On the back of the program, they give details on how to contact nutritionists, mentioning how they are committed to “delivering a service that will contribute to the health and wellbeing of all our customers”, without ever mentioning how the material in their literature could be unsettling or triggering for someone who is struggling with body dysmorphia or disordered eating. They also advise limiting our fat intake “so it doesn’t impact on our waistlines!” That is all well and good, but instead of focusing on body image, emphasis could just as easily have been put on high cholesterol levels or heart disease, both of which are also caused by high fat intake.

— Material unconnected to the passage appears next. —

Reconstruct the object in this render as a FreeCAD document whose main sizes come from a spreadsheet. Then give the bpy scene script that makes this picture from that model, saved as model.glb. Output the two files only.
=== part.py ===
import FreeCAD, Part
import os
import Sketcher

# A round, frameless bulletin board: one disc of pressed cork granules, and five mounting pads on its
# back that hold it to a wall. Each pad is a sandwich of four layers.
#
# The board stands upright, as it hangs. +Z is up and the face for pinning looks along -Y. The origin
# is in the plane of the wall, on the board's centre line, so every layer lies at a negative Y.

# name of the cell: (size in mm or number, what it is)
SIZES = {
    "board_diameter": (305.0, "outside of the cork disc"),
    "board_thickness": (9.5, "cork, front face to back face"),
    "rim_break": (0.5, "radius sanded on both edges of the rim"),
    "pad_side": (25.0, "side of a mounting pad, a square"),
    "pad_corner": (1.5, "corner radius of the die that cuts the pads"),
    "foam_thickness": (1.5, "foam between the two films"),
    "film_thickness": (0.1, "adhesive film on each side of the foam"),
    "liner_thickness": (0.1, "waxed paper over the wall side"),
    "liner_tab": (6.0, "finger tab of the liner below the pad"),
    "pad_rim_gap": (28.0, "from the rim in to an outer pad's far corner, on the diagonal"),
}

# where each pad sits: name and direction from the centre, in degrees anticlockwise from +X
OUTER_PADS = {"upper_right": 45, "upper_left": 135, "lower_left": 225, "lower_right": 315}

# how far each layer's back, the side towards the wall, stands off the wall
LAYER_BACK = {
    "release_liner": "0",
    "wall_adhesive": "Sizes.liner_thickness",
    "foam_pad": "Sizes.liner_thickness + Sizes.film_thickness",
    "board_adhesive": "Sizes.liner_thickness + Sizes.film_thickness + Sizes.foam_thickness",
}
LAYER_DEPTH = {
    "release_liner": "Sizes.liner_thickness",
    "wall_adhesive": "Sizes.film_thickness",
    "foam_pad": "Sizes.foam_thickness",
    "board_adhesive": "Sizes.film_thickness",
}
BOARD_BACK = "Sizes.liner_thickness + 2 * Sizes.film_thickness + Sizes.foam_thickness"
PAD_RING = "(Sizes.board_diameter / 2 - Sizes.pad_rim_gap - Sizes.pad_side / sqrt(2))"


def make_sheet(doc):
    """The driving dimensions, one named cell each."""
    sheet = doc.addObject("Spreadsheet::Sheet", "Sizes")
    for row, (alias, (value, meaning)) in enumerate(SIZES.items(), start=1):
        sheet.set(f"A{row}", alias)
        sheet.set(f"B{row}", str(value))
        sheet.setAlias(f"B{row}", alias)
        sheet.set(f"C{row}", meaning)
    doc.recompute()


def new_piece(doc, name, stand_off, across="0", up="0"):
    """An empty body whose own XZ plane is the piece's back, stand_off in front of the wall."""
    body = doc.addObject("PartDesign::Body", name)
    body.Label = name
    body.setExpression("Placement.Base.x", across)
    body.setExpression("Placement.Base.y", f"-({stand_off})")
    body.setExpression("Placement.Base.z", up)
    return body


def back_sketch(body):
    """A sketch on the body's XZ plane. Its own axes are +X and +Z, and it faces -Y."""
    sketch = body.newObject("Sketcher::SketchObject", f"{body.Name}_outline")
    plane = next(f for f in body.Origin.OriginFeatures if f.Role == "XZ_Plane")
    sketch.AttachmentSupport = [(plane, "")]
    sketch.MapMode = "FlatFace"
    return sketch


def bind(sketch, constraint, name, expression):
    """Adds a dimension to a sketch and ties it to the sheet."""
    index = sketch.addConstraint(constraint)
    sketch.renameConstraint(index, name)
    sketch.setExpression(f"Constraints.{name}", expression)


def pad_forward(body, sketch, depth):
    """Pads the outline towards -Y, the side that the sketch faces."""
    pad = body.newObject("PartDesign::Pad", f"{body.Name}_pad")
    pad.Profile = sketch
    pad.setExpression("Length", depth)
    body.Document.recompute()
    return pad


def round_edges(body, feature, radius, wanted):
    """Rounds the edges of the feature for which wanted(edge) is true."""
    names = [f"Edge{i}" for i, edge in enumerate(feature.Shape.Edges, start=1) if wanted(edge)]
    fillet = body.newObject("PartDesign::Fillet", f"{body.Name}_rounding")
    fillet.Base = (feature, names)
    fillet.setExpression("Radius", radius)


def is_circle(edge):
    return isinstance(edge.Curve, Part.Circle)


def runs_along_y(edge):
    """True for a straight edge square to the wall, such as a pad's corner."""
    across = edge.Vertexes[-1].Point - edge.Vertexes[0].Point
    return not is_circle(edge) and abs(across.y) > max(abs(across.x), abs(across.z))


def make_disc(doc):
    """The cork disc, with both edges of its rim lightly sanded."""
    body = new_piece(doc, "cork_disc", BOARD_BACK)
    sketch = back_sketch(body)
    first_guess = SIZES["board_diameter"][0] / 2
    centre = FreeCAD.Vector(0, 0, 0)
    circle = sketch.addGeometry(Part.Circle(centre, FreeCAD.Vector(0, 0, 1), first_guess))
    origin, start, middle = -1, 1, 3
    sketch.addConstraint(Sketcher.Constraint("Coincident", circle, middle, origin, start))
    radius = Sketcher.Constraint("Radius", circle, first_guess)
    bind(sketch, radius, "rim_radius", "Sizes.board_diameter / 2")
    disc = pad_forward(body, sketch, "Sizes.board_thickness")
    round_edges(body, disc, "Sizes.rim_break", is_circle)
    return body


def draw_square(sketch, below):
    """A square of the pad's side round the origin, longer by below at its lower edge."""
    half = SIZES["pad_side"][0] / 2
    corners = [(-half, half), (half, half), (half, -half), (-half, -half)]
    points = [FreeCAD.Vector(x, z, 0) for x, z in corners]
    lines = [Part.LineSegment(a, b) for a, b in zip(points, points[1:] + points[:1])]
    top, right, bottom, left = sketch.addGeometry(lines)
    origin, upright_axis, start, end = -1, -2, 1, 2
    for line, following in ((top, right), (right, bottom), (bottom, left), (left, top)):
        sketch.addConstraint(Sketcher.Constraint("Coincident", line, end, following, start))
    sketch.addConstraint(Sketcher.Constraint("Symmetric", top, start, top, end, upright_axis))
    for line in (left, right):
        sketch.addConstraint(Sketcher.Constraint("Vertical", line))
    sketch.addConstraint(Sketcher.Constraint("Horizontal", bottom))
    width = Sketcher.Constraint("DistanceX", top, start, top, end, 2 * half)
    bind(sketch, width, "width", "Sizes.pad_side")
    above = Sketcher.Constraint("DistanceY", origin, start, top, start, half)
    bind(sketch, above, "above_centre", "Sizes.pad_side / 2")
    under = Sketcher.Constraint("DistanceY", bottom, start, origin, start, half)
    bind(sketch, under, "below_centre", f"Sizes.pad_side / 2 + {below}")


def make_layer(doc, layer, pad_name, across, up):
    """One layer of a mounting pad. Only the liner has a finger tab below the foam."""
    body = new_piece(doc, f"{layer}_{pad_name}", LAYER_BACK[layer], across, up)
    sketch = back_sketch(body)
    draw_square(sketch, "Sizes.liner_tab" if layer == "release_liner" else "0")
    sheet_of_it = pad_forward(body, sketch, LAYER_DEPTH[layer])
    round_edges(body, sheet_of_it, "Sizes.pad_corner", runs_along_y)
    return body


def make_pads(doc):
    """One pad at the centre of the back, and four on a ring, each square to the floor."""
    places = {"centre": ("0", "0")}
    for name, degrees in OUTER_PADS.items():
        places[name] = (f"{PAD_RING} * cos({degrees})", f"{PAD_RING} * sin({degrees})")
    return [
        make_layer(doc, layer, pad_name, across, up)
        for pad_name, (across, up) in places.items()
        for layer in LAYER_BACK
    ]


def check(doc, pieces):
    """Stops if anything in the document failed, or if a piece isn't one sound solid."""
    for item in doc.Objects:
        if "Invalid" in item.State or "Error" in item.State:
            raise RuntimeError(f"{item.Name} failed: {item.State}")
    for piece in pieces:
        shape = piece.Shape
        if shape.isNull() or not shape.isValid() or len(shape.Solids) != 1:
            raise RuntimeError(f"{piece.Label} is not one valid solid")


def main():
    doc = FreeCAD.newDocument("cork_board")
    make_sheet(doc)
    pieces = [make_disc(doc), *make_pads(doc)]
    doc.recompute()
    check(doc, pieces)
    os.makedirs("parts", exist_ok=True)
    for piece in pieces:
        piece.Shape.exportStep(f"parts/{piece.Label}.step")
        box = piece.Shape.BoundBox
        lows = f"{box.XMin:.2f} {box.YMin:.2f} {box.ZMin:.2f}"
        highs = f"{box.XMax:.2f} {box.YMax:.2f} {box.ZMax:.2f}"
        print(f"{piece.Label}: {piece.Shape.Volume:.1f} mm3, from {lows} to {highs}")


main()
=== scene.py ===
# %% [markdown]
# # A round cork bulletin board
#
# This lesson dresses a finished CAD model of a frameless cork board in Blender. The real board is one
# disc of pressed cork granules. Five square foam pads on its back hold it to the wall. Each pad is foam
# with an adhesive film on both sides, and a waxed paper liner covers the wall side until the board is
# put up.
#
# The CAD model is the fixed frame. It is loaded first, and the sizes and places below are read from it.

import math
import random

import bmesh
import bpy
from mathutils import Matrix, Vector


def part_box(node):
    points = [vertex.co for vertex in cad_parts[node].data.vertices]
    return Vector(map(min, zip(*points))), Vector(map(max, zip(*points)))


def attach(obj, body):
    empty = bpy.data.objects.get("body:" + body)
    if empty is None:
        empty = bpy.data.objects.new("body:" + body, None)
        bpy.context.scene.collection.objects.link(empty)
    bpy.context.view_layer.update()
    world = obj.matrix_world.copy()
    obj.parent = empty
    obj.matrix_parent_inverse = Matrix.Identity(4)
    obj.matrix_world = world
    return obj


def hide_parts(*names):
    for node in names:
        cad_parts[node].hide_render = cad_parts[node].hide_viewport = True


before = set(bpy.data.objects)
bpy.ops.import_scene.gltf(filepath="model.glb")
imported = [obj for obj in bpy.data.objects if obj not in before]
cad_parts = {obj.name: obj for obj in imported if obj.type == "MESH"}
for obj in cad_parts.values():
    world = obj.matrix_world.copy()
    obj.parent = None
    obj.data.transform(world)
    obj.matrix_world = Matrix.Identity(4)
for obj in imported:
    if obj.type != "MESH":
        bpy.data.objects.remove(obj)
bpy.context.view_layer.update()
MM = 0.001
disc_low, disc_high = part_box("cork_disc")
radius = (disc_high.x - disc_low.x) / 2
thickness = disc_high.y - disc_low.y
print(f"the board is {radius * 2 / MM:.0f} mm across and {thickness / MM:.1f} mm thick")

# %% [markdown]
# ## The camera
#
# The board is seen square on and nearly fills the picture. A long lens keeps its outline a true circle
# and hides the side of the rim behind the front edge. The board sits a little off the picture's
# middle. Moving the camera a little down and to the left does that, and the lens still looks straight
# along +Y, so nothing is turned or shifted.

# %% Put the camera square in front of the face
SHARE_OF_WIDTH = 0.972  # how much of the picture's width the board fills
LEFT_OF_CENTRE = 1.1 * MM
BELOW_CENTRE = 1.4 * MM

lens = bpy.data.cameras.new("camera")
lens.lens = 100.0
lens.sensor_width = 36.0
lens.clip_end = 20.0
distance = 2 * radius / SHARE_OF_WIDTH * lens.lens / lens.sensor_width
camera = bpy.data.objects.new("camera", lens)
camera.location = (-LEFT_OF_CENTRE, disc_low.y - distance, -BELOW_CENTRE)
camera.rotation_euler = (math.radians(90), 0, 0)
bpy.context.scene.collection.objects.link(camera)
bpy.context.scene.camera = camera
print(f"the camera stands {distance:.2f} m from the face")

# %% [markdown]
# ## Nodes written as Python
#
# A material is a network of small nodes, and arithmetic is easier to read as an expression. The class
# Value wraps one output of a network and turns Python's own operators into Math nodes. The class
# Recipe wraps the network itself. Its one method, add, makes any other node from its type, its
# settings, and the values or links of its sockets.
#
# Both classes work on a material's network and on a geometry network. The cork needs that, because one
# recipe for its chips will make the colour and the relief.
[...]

In a university filled with stressed students looking for coping mechanisms, this kind of messaging is risky. Often, eating disorders develop from a need for control, which people think restricting food can give them. By telling students they need to cut down on certain nutrients to avoid weight gain, they are ultimately risking students going too far and completely cutting out food groups for fear of getting fat. Instead of discussing restriction and cutting down on what would be considered ‘bad’ food in order to avoid weight gain, Pi should promote the ways in which a healthy diet is beneficial to our mental health instead. Why is it simply our physical shape that is being focused on as most important?

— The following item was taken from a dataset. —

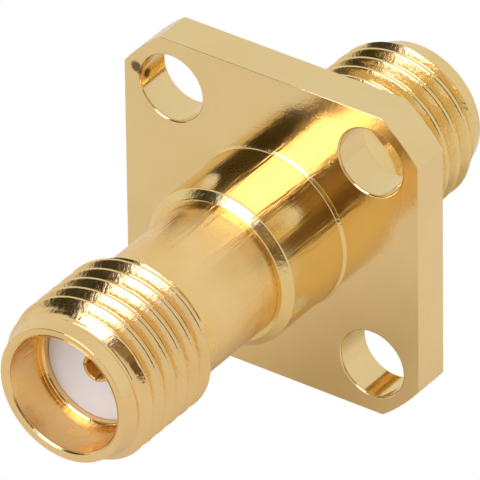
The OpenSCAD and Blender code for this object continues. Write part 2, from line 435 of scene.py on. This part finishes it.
satin = gold_plating("satin_plating", tint=(0.93, 0.67, 0.32), deep=(0.89, 0.625, 0.27),
                     roughness=0.16, streak=1.0, grain=0.25, mottle=0.35)

made = bmesh.new()
thread_surface(made, FRONT_MOUTH_Y, 1)
neck = rounded([(NECK_START_Y, NECK_R, False), (-COLLAR_LEN, NECK_R, False), (SEAM_Y, NECK_R, False),
                (SEAM_Y, CORE_R, False)], JACK_BLEND)
bore = list(reversed(rounded(jack_bore_points(FRONT_MOUTH_Y, 1), JACK_BLEND)))
turned_surface(made, neck + bore + lip_points(FRONT_MOUTH_Y, 1), 1)
barrel_mesh = finish_turning(made, "front_barrel_turning")
smooth_by_angle(barrel_mesh, TURNING_ANGLE)
front_barrel = place_piece(barrel_mesh, "front_barrel_turning", satin, BODY)

# The neck and the socket's wall are left softer than the thread and the nose.
drawn = gold_plating("neck_plating", tint=(0.95, 0.69, 0.31), deep=(0.93, 0.60, 0.205),
                     roughness=0.26, streak=2.2, grain=0.25, mottle=0.3)
barrel_mesh.materials.append(drawn)
for face in barrel_mesh.polygons:
    along, from_axis = face.center.y / MM, math.hypot(face.center.x, face.center.z) / MM
    on_neck = along > NECK_START_Y and from_axis > (CORE_R + NECK_R) / 2
    on_wall = from_axis < SOCKET_R + WALL_SKIN
    in_socket = on_wall and MOUTH_RIM < along - FRONT_MOUTH_Y < SOCKET_DEPTH
    if on_neck or in_socket:
        face.material_index = 1
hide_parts("front_barrel")

# ---------------------------------------------------------------------------------
# Insulators. Two beads turned from white fluoropolymer rod, pushed in from the seam.
# The material is waxy and slightly translucent, and its turned face is matt.
def fluoropolymer():
    """White fluoropolymer, in two close tones, with a fine matt grain."""
    material = bpy.data.materials.new("insulator")
    tree = nodes_of(material)
    place = add(tree, "TexCoord").outputs["Object"]
    cloud = add(tree, "TexNoise", inputs={"Vector": place, "Scale": 700.0, "Detail": 3.0})
    tone = add(tree, "ValToRGB", inputs={"Fac": cloud.outputs["Fac"]})
    tone.color_ramp.elements[0].position, tone.color_ramp.elements[1].position = 0.3, 0.7
    tone.color_ramp.elements[0].color = (0.83, 0.83, 0.79, 1)
    tone.color_ramp.elements[1].color = (0.89, 0.89, 0.85, 1)
    grain = add(tree, "TexNoise", inputs={"Vector": place, "Scale": 9000.0, "Detail": 2.0})
    relief = add(tree, "Bump", inputs={
        "Height": grain.outputs["Fac"], "Distance": 0.000008, "Strength": 0.5})
    rough = add(tree, "MapRange", inputs={"Value": cloud.outputs["Fac"], "To Min": 0.38, "To Max": 0.55})
    wax = add(tree, "BsdfPrincipled", inputs={
        "Base Color": tone.outputs["Color"], "Roughness": rough.outputs[0],
        "Normal": relief.outputs[0], "IOR": 1.35,
        "Subsurface Weight": 0.25, "Subsurface Scale": 0.0005,
        "Subsurface Radius": (1.0, 0.9, 0.8)})
    add(tree, "OutputMaterial", inputs={"Surface": wax.outputs[0]})
    return material

def dress(node, material):
    """A finish given to a piece whose shape comes from the frame."""
    piece = frame["nodes"][node]
    piece.data.materials.clear()
    piece.data.materials.append(material)

white = fluoropolymer()
dress("front_insulator", white)
dress("rear_insulator", white)

# ---------------------------------------------------------------------------------
# Centre contact. Turned from beryllium copper with four spring tines slotted in each
# end, heavily gold plated and deeper in colour than the body.
contact_gold = gold_plating("contact_plating", tint=(1.0, 0.62, 0.13), deep=(0.96, 0.56, 0.10),
                            roughness=0.26, streak=0.4, grain=0.3, mottle=0.4)
CONTACT_METALLIC = 0.35
for step in contact_gold.node_tree.nodes:
    if step.type == "BSDF_PRINCIPLED":
        step.inputs["Metallic"].default_value = CONTACT_METALLIC
dress("centre_contact", contact_gold)

# ---------------------------------------------------------------------------------
# Studio. A pale floor close under the part, a white sweep behind it, and soft light
# panels and dark flags that give the mirror-bright gold its bands. The camera looks from
# the front right, above.
FLOOR_DROP, FLOOR_HALF = 2.15, 600.0
floor_z = round(body_low[2] / MM, 3) - FLOOR_DROP
floor_mesh = bpy.data.meshes.new("studio_floor")
floor_mesh.from_pydata([(sx * FLOOR_HALF * MM, sy * FLOOR_HALF * MM, floor_z * MM)
                        for sx, sy in ((-1, -1), (1, -1), (1, 1), (-1, 1))], [], [(0, 1, 2, 3)])
floor = bpy.data.objects.new("studio_floor", floor_mesh)
bpy.context.scene.collection.objects.link(floor)
sweep = bpy.data.materials.new("studio_floor")
tree = nodes_of(sweep)
card = add(tree, "BsdfDiffuse", inputs={"Color": (0.80, 0.765, 0.67, 1)})
paper = add(tree, "Emission", inputs={"Color": (1, 1, 1, 1), "Strength": 1.0})
seen = add(tree, "LightPath")
shown = add(tree, "MixShader", inputs={
    0: seen.outputs["Is Camera Ray"], 1: card.outputs[0], 2: paper.outputs[0]})
add(tree, "OutputMaterial", inputs={"Surface": shown.outputs[0]})
floor_mesh.materials.append(sweep)

# The light tent, by direction. Behind the part the tent is plain and pale. In front and
# above, a long light panel runs overhead between a black flag on the left and a warm
# brown one on the right.
PAPER, FRONT_PAPER, PANEL = 0.80, 0.75, (3.0, 3.0, 3.8)
BLACK_FLAG, BROWN_FLAG, BROWN_MIDDLE = (0.032, 0.028, 0.010), (0.13, 0.080, 0.040), (0.30, 0.21, 0.10)
# Soft edges of the cards, each as the two places between which one card turns into the
# next along east, north or up, or along a line that leans over to the east.
LEAN = -0.65
PANEL_EDGE, BROWN_EDGE, SIDE_EDGE = (-0.42, -0.36), (-0.25, -0.16), (-0.90, -0.84)
MIDDLE_EDGES = (0.06, 0.12), (0.46, 0.36)
HORIZON, FRONT_EDGE, FLAG_EDGE = (-0.05, 0.03), (-0.26, -0.40), (-0.84, -0.78)
world = bpy.data.worlds.new("studio")
bpy.context.scene.world = world
world.use_nodes = True
tree = world.node_tree
tree.nodes.clear()
where = add(tree, "SeparateXYZ", inputs={0: add(tree, "TexCoord").outputs["Generated"]})
east, north, up = where.outputs["X"], where.outputs["Y"], where.outputs["Z"]

def past(value, low, high):
    """0 where value is below low and 1 above high, with a soft edge between."""
    return add(tree, "MapRange", interpolation_type="SMOOTHSTEP",
               inputs={"Value": value, "From Min": low, "From Max": high}).outputs[0]

def layer(under, over, mask):
    """One card of the tent laid over another where the mask is 1."""
    def card(light):
        if isinstance(light, bpy.types.NodeSocket):
            return light
        return (*light, 1) if isinstance(light, tuple) else (light, light, light, 1)
    return add(tree, "Mix", data_type="RGBA", inputs={0: mask, 6: card(under), 7: card(over)}).outputs[2]

def times(a, b):
    """Two masks as one, which is 1 where both are."""
    return add(tree, "Math", operation="MULTIPLY", inputs={0: a, 1: b}).outputs[0]

tilted = add(tree, "Math", operation="MULTIPLY_ADD", inputs={0: up, 1: LEAN, 2: east}).outputs[0]
middle = times(*(past(tilted, *edge) for edge in MIDDLE_EDGES))
brown = layer(BROWN_FLAG, BROWN_MIDDLE, middle)
brown = layer(FRONT_PAPER, brown, past(north, *FLAG_EDGE))
overhead = layer(BLACK_FLAG, PANEL, past(east, *PANEL_EDGE))
overhead = layer(overhead, brown, past(tilted, *BROWN_EDGE))
overhead = layer(PAPER, overhead, past(east, *SIDE_EDGE))
overhead = layer(PAPER, overhead, past(up, *HORIZON))
light = layer(PAPER, overhead, past(north, *FRONT_EDGE))
seen = add(tree, "LightPath")
studio = add(tree, "Background", inputs={"Color": light, "Strength": 1.0})
plain = add(tree, "Background", inputs={"Color": (1, 1, 1, 1), "Strength": 1.0})
shown = add(tree, "MixShader", inputs={
    0: seen.outputs["Is Camera Ray"], 1: studio.outputs[0], 2: plain.outputs[0]})
add(tree, "OutputWorld", inputs={"Surface": shown.outputs[0]})
bpy.context.scene.view_settings.view_transform = "Standard"

# The camera stands well back with a long lens, so the part is seen almost without
# perspective. Its angles are from the front and from level; AIM is a point on its axis.
AZIMUTH, ELEVATION, ROLL = math.radians(35.266), math.radians(33.895), math.radians(-0.754)
AIM, DISTANCE = Vector((-21.458, 28.388, -24.476)), 500.0
SENSOR, LENS = 36.0, 958.2785
level = math.cos(ELEVATION)
back = Vector((math.sin(AZIMUTH) * level, -math.cos(AZIMUTH) * level, math.sin(ELEVATION)))
lens_data = bpy.data.cameras.new("studio_camera")
lens_data.sensor_width = SENSOR
lens_data.lens = LENS
camera = bpy.data.objects.new("studio_camera", lens_data)
bpy.context.scene.collection.objects.link(camera)
camera.location = (AIM + back * DISTANCE) * MM
camera.rotation_mode = "QUATERNION"
aimed = (-back).to_track_quat("-Z", "Y")
camera.rotation_quaternion = aimed @ Quaternion((0, 0, 1), ROLL)
lens_data.clip_start, lens_data.clip_end = 0.01, 5.0
bpy.context.scene.camera = camera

What Pi should be doing is promoting an all round healthy and balanced lifestyle that is achievable for students. It is simply not feasible to expect a student to consistently follow a healthy routine every single day. In reality, we should be aiming to live as healthily as possible, but not beating ourselves up if we have a ‘pizza and junk food on the couch’ kind of day. Balance is what is really key, and instead of focusing solely on keeping thin, fit and uber healthy, all for the sake of vanity, we should be trying to choose the options that we know will make us happier in the long run. Often, eating disorders develop through an obsession with healthy eating, also known as orthorexia. This makes family and friends think that they are simply in a focused pursuit of a healthy body, when in reality this quest is a disguise for anorexia or other eating disorders. Through a promotion of fixating on eating clean and obsessively healthy in order to look your best, this new strategy by Pi is straddling a dangerous line, one that is only too easily crossed.